E per quanto riguarda le grandi organizzazioni internazionali?

«L’Unhcr al momento non intende intervenire in maniera particolare, mentre l’Oim, l’organizzazione internazionale per le migrazioni, sta supportando in parte le organizzazioni attive sui territori. Tuttavia, dal punto di vista della Bosnia ed Erzegovina, che è un Paese già di per sé complicato, non c’è la volontà di aprire campi e offrire ricovero, anche perché questo è uno dei famosi “pull factor” per cui le persone si sposterebbero da altri campi in cui già stanno, in Serbia o in Grecia, per andare in altri campi dove comunque sarebbero garantiti i servizi. La Bosnia non vuole migranti, per cui in questo momento siamo alle porte di una possibile crisi, nel senso che in questo momento nessuno sta gestendo la situazione, ma questa potrebbe veramente diventare importante nei prossimi mesi».

Ci sono vari motivi di preoccupazione: la chiusura dei confini fa sì che queste persone non possano in molti casi andare oltre, mentre è improbabile che ci si fermi in Bosnia ed Erzegovina, dove le prospettive di lavoro non sono buone. Ragionevolmente quindi qual è la prospettiva per queste persone?

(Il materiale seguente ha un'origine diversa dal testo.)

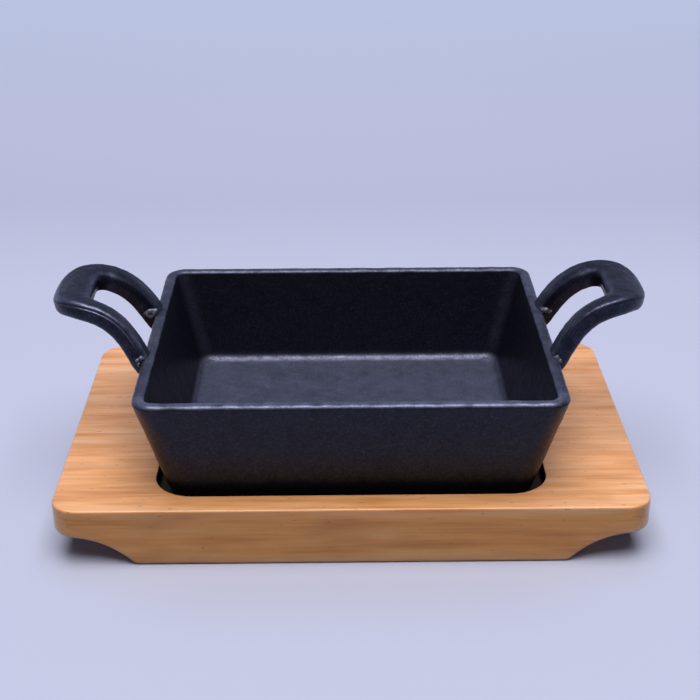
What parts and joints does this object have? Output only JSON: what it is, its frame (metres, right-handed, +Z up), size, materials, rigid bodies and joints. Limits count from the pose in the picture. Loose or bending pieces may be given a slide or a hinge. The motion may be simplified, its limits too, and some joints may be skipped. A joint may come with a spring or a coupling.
{
  "type": "cast iron sizzler pan",
  "caption": "Rectangular cast iron sizzler dish with raised loop handles, standing in the routed recess of a wooden serving board with undercut ends.",
  "frame": {"origin": "middle of the board's flat underside", "axes": "+X from the left handle to the right one, +Y from the front edge to the back edge, +Z up"},
  "size_m": [0.2332, 0.145, 0.085],
  "materials": {
    "dish_iron": "matte black, seasoned, fine sand-cast grain",
    "handle_left_iron": "matte black, seasoned, fine sand-cast grain",
    "handle_right_iron": "matte black, seasoned, fine sand-cast grain",
    "board_wood": "satin varnish, grain along the length"
  },
  "bodies": {
    "board": {"wooden_board": "board_wood"},
    "pan": {"dish": "dish_iron", "handle_left": "handle_left_iron", "handle_right": "handle_right_iron"}
  },
  "joints": [
    {"name": "pan_lift", "type": "slide", "parent": "board", "child": "pan", "axis": [0, 0, 1], "range_m": [0, 0.06]}
  ]
}
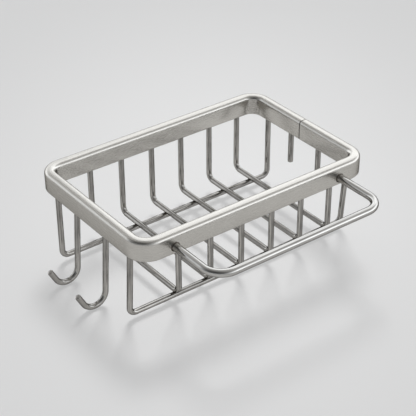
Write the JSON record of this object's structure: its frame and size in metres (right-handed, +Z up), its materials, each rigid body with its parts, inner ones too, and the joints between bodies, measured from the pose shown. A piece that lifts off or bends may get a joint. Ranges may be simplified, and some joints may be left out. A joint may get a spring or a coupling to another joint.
{
  "type": "sink caddy",
  "caption": "Open wire basket under a rounded bar rim, with upturned hooks at one end, short pegs at the other and a rail in front for a cloth.",
  "frame": {"origin": "middle of the footprint, on the surface that the caddy stands on", "axes": "+X along the caddy towards the pegs, with the hooks at -X; +Y to the back, with the cloth rail at -Y; +Z up"},
  "size_m": [0.2128, 0.1702, 0.069],
  "materials": {
    "rim_steel": "satin stainless steel bar with rounded edges",
    "rail_steel": "satin stainless steel rod",
    "wire_steel": "satin stainless steel wire"
  },
  "bodies": {
    "root": {"rim_band": "rim_steel", "cloth_rail": "rail_steel", "cross_wire_1": "wire_steel", "cross_wire_2": "wire_steel", "cross_wire_3": "wire_steel", "cross_wire_4": "wire_steel", "cross_wire_5": "wire_steel", "cross_wire_6": "wire_steel", "long_wire_front": "wire_steel", "long_wire_back": "wire_steel", "hook_front": "wire_steel", "hook_back": "wire_steel", "peg_front": "wire_steel", "peg_back": "wire_steel"}
  },
  "joints": []
}
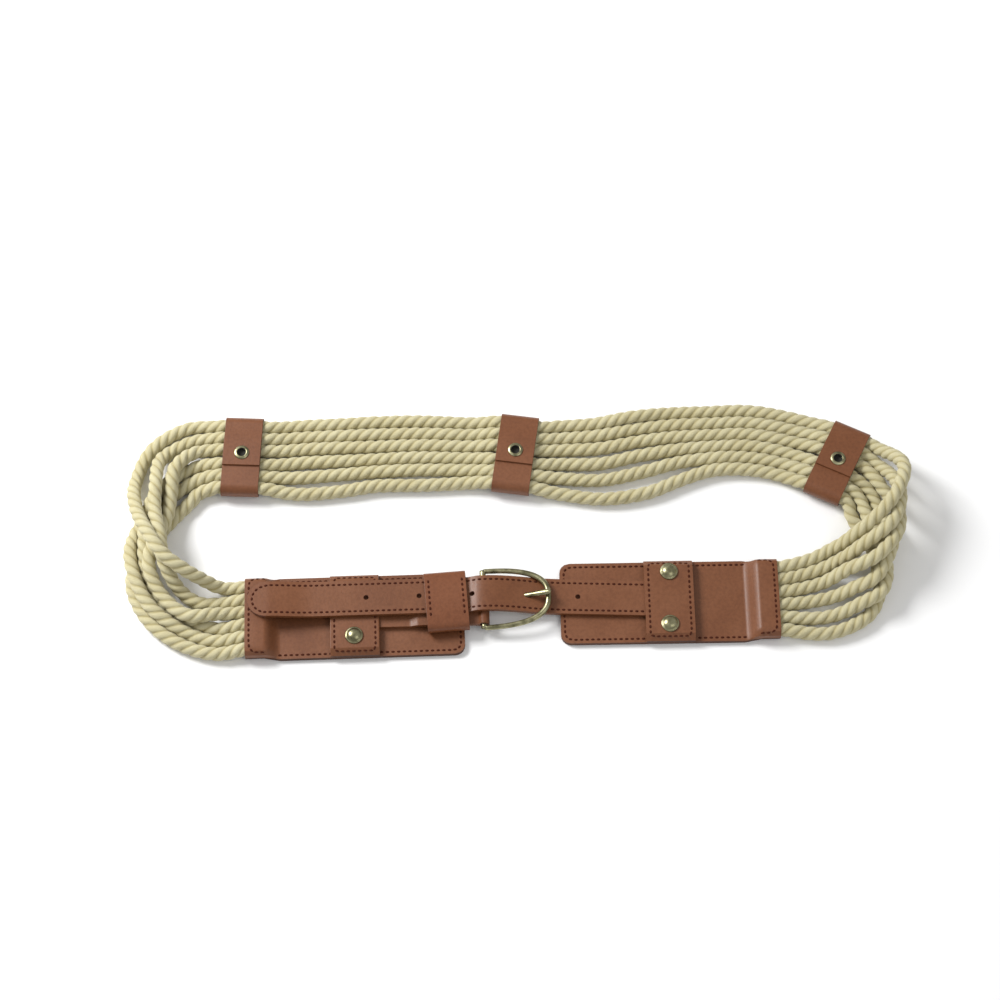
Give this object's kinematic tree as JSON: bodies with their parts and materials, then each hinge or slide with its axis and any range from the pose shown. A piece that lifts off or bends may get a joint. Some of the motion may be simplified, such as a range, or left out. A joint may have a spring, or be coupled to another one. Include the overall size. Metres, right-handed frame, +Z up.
{
  "type": "rope belt with leather tabs",
  "caption": "Waist belt of side by side cotton ropes in riveted leather keepers and end tabs, buckled into a flat oval loop by a pin buckle and a holed strap.",
  "frame": {"origin": "centre of the belt's box, on the surface that it lies on", "axes": "+X along the front, from the tab with the buckle to the tab with the holed strap; +Y from the buckle to the back of the loop; +Z up"},
  "size_m": [0.388, 0.1379, 0.029],
  "materials": {
    "cotton": "twisted cotton, matt",
    "leather": "smooth, satin",
    "old_brass": "darkened, satin"
  },
  "bodies": {
    "root": {"rope_1": "cotton", "rope_2": "cotton", "rope_3": "cotton", "rope_4": "cotton", "rope_5": "cotton", "rope_6": "cotton", "left_tab_back": "leather", "left_tab_front": "leather", "left_band": "leather", "left_rivet_1": "old_brass", "right_tab_back": "leather", "right_tab_front": "leather", "right_band": "leather", "right_rivet_1": "old_brass", "right_rivet_2": "old_brass", "buckle_strap": "leather", "strap_loop": "leather", "buckle_frame": "old_brass", "buckle_tongue": "old_brass", "tip_strap": "leather", "keeper_1": "leather", "keeper_2": "leather", "keeper_3": "leather", "keeper_rivet_1": "old_brass", "keeper_rivet_2": "old_brass", "keeper_rivet_3": "old_brass"}
  },
  "joints": []
}
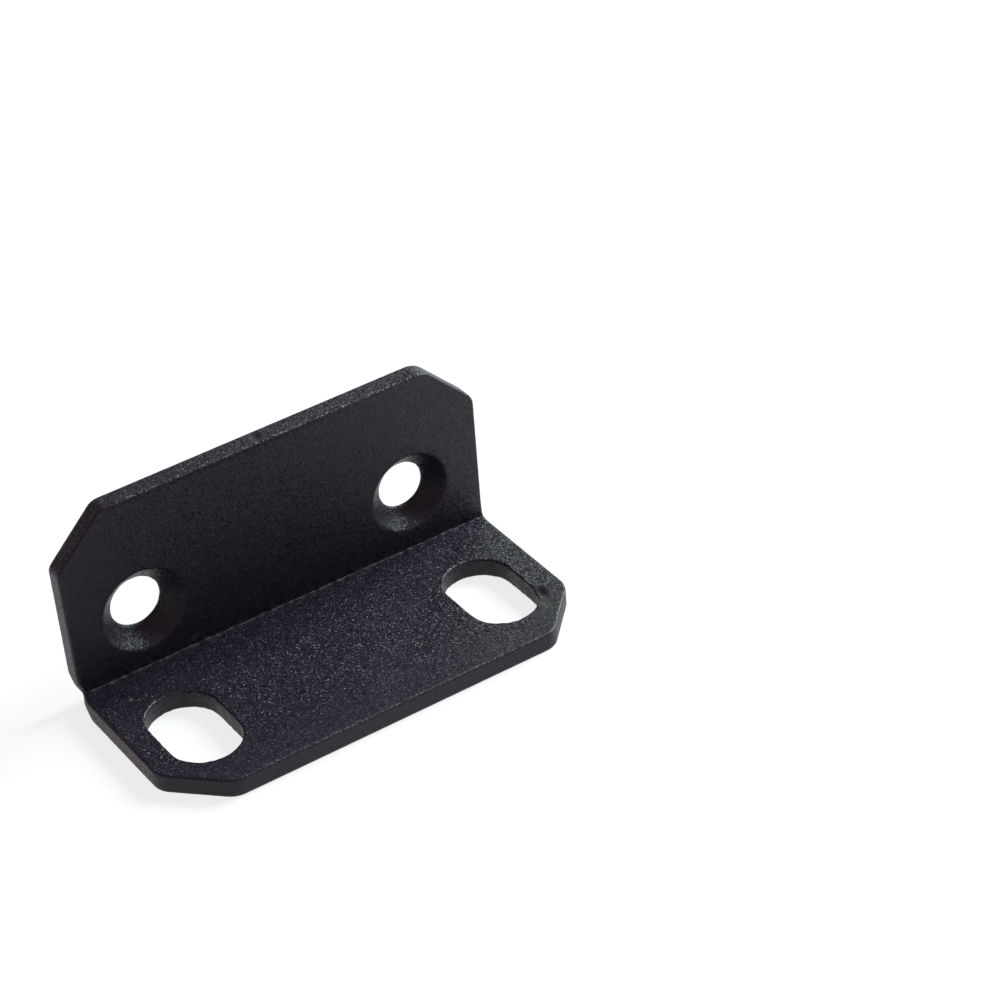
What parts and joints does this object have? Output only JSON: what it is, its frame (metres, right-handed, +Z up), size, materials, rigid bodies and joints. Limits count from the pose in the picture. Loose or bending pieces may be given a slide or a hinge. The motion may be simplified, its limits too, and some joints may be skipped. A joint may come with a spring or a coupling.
{
  "type": "rack mount ear bracket",
  "caption": "Folded sheet-steel L-bracket with clipped corners, countersunk screw holes in the upright leg and rack slots through the flange; fixes a device's side to a rack post.",
  "frame": {"origin": "middle of the bounding box's base, on the surface that the flange lies on", "axes": "+X along the fold, the rack's vertical; +Y out of the upright leg's outer face, towards the device; +Z up the leg, away from the flange"},
  "size_m": [0.044, 0.0212, 0.0205],
  "materials": {
    "black_powder_coat": "fine-textured black powder coat"
  },
  "bodies": {
    "root": {"ear_bracket": "black_powder_coat"}
  },
  "joints": []
}
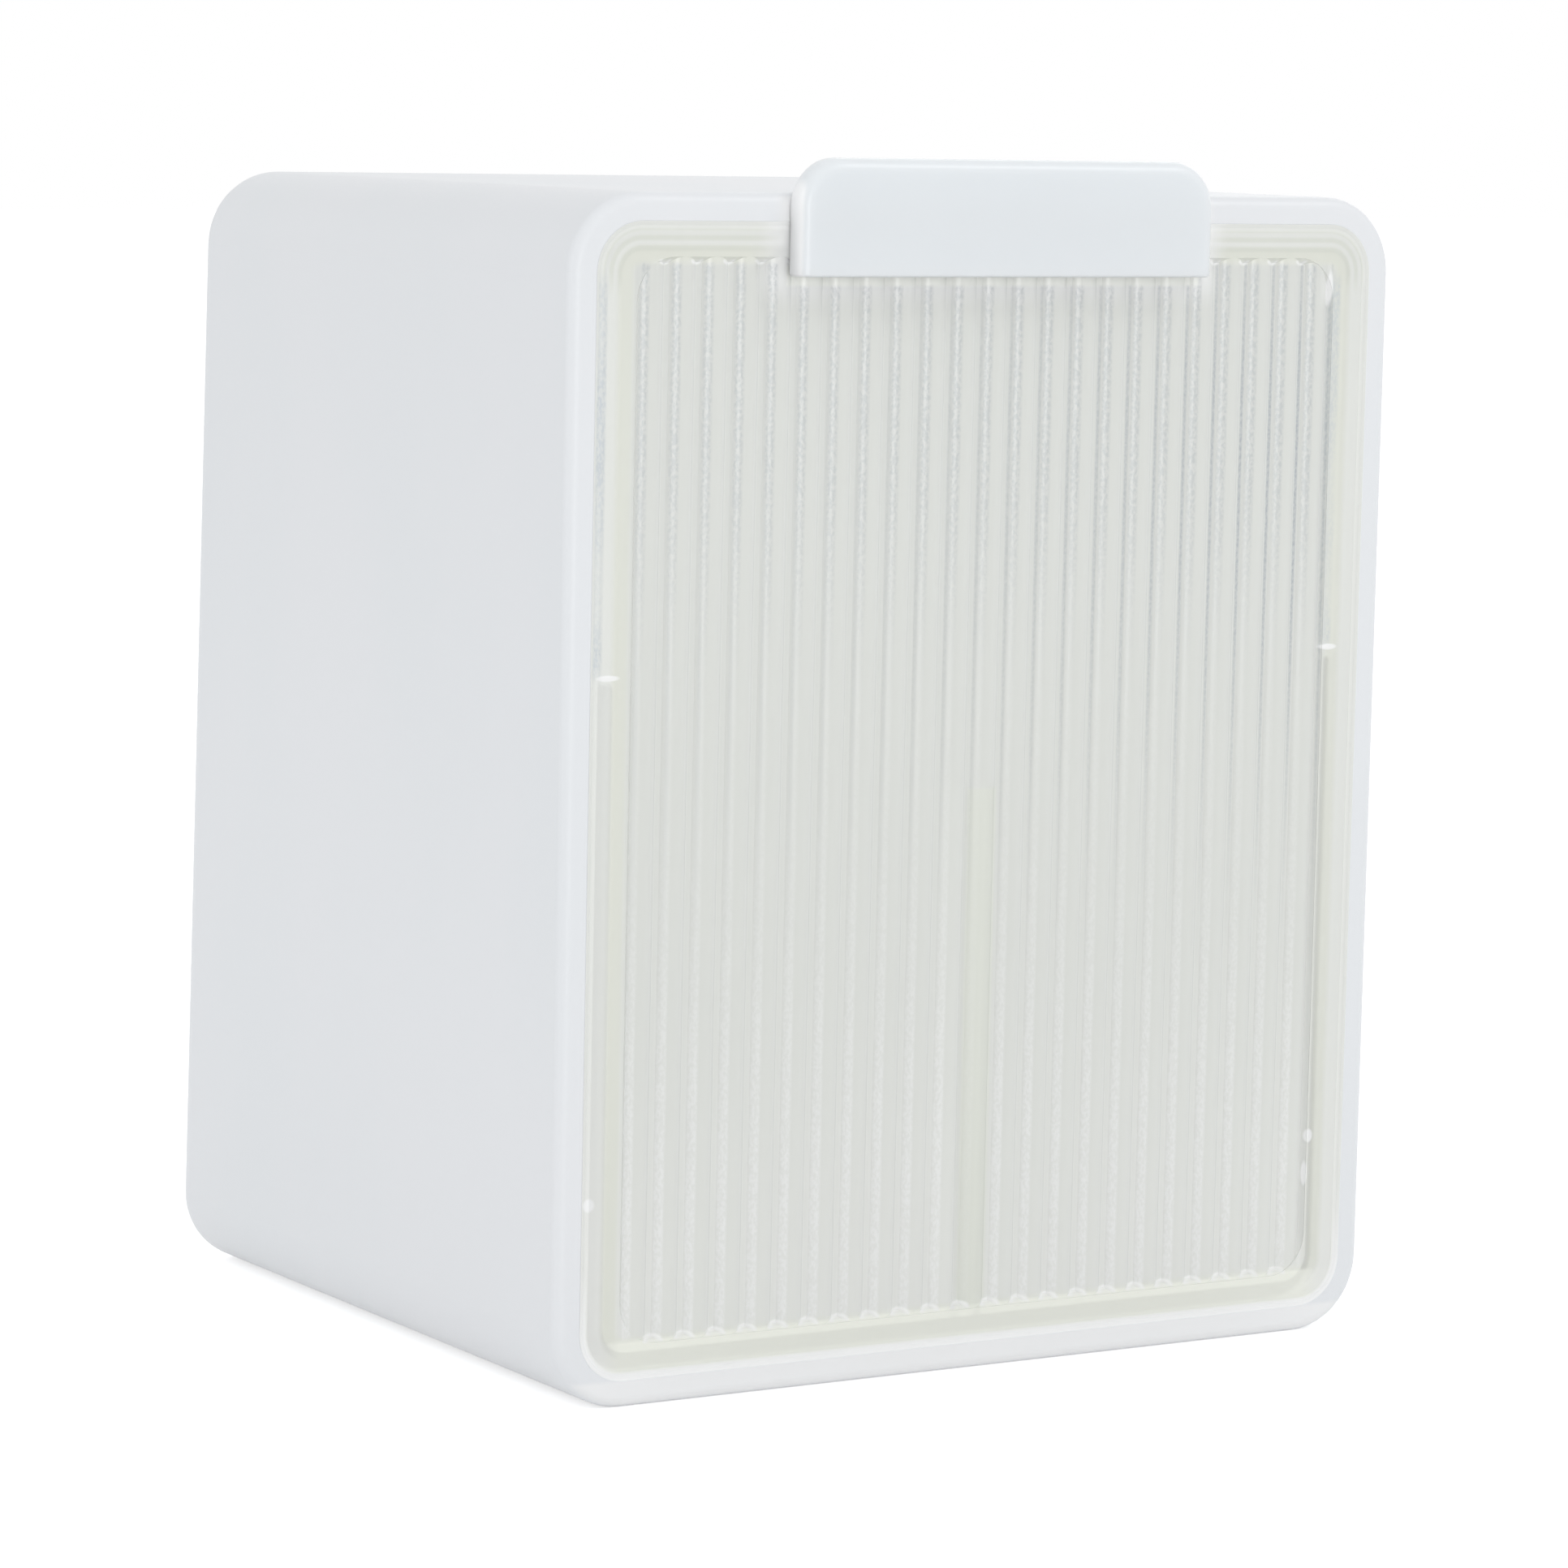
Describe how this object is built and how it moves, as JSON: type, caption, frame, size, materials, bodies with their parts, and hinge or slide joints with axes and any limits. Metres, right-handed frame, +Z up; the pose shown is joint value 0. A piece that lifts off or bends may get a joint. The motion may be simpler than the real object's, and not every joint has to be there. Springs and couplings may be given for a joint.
{
  "type": "cotton pad holder with drawer",
  "caption": "Upright rounded white box with a clear reeded drawer behind its open front, a divider inside and a clip-on handle tab over the drawer's top edge.",
  "frame": {"origin": "on the base plane, under the middle of the outline with the drawer shut", "axes": "+X to the right seen from the front, +Z up, the drawer opens towards -Y"},
  "size_m": [0.09, 0.0815, 0.1132],
  "materials": {
    "case_white": "smooth satin white moulding",
    "drawer_clear": "clear moulding, very slightly yellow, that reads as milky in front of the white case",
    "divider_clear": "clear plate",
    "tab_white": "smooth white moulding"
  },
  "bodies": {
    "case": {"outer_shell": "case_white"},
    "drawer_unit": {"drawer": "drawer_clear", "divider": "divider_clear", "handle_tab": "tab_white"}
  },
  "joints": [
    {"name": "drawer_slide", "type": "slide", "parent": "case", "child": "drawer_unit", "axis": [0, -1, 0], "range_m": [0, 0.0625]}
  ]
}
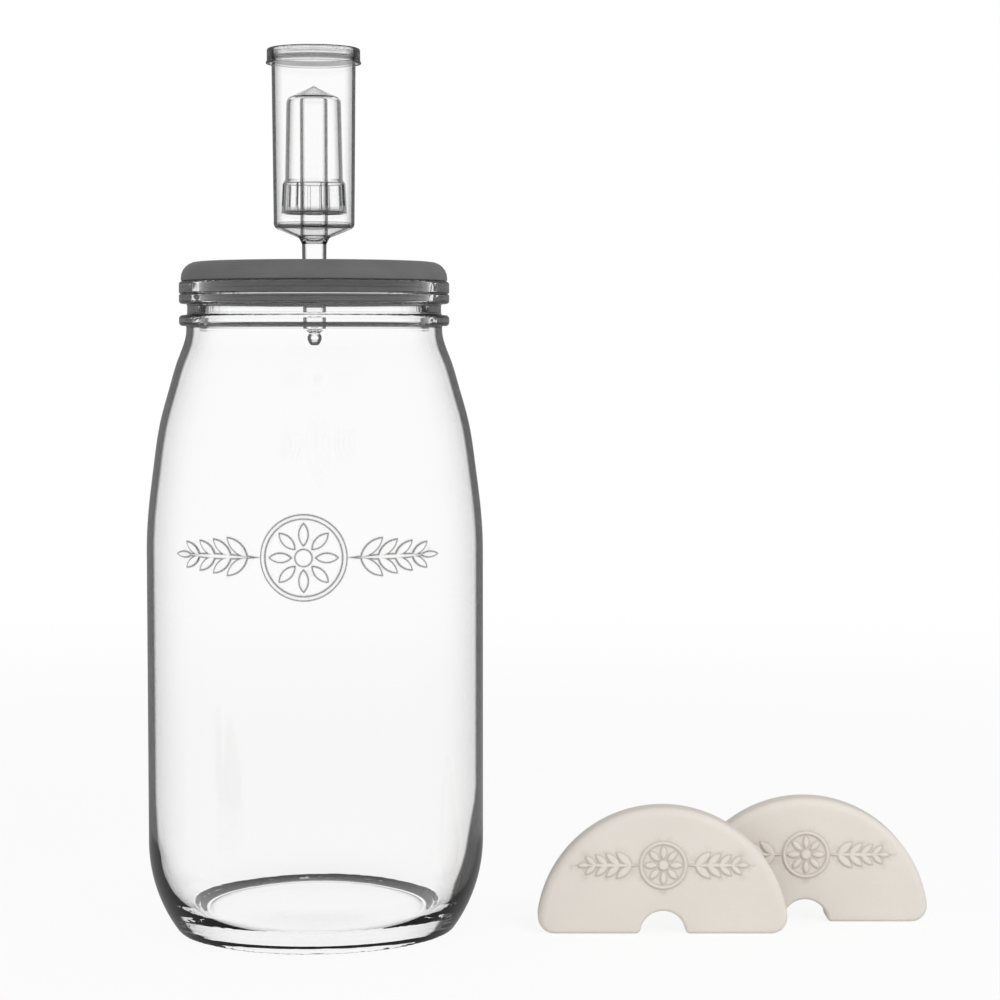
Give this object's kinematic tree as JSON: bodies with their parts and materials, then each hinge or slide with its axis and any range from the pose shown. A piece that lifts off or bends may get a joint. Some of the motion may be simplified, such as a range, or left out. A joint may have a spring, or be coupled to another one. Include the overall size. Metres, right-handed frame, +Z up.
{
  "type": "fermentation jar with airlock",
  "caption": "Tall glass jar with a push-in silicone lid, a clear three-piece airlock through the lid, and half-moon ceramic weights standing beside it.",
  "frame": {"origin": "centre of the jar's foot, on the surface it stands on", "axes": "+Z up along the jar's axis; -Y is the front with the raised ornament; +X points to the weights"},
  "size_m": [0.3197, 0.1369, 0.3567],
  "materials": {
    "jar_glass": "clear pressed glass, gloss",
    "lid_silicone": "dark grey silicone, satin",
    "clear_plastic": "clear moulded plastic, gloss",
    "cap_plastic": "cloudy moulded plastic",
    "weight_ceramic": "off-white glazed stoneware, satin"
  },
  "bodies": {
    "jar": {"glass_jar": "jar_glass"},
    "lid": {"silicone_lid": "lid_silicone"},
    "airlock": {"airlock_body": "clear_plastic"},
    "bell": {"airlock_bell": "clear_plastic"},
    "cap": {"airlock_cap": "cap_plastic"},
    "weight_a": {"weight_front": "weight_ceramic"},
    "weight_b": {"weight_back": "weight_ceramic"}
  },
  "joints": [
    {"name": "lid_lift", "type": "slide", "parent": "jar", "child": "lid", "axis": [0, 0, 1], "range_m": [0, 0.08]},
    {"name": "airlock_lift", "type": "slide", "parent": "lid", "child": "airlock", "axis": [0, 0, 1], "range_m": [0, 0.045]},
    {"name": "bell_float", "type": "slide", "parent": "airlock", "child": "bell", "axis": [0, 0, 1], "range_m": [0, 0.01]},
    {"name": "cap_lift", "type": "slide", "parent": "airlock", "child": "cap", "axis": [0, 0, 1], "range_m": [0, 0.02]},
    {"name": "weight_front_lift", "type": "slide", "parent": "jar", "child": "weight_a", "axis": [0, 0, 1], "range_m": [0, 0.06]},
    {"name": "weight_back_lift", "type": "slide", "parent": "jar", "child": "weight_b", "axis": [0, 0, 1], "range_m": [0, 0.06]}
  ]
}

«È la stessa che le persone avevano stando nei campi in Serbia. Queste sono comunque zone di transito, perché le persone fanno di tutto per cercare di attraversare illegalmente i confini e lo fanno in due modi: attraverso i trafficanti, pagando per andare nei camion, nelle auto o comunque con mezzi di trasporto di questo genere, oppure a piedi attraverso i confini con le mappe sullo smartphone. Tra l’altro in Bosnia, sul confine di Velika Kladuša e Bihać, abbiamo un’altissima presenza di mine e di ordigni inesplosi, per cui sta succedendo quello che nel 2015 era successo al confine tra la Serbia e la Croazia, nella zona verso Vukovar per intenderci. Sono situazioni veramente rischiose. Oltretutto la polizia croata, esattamente come al confine tra Serbia e Croazia, anche qui opera respingimenti con grande uso di violenza e di maltrattamenti».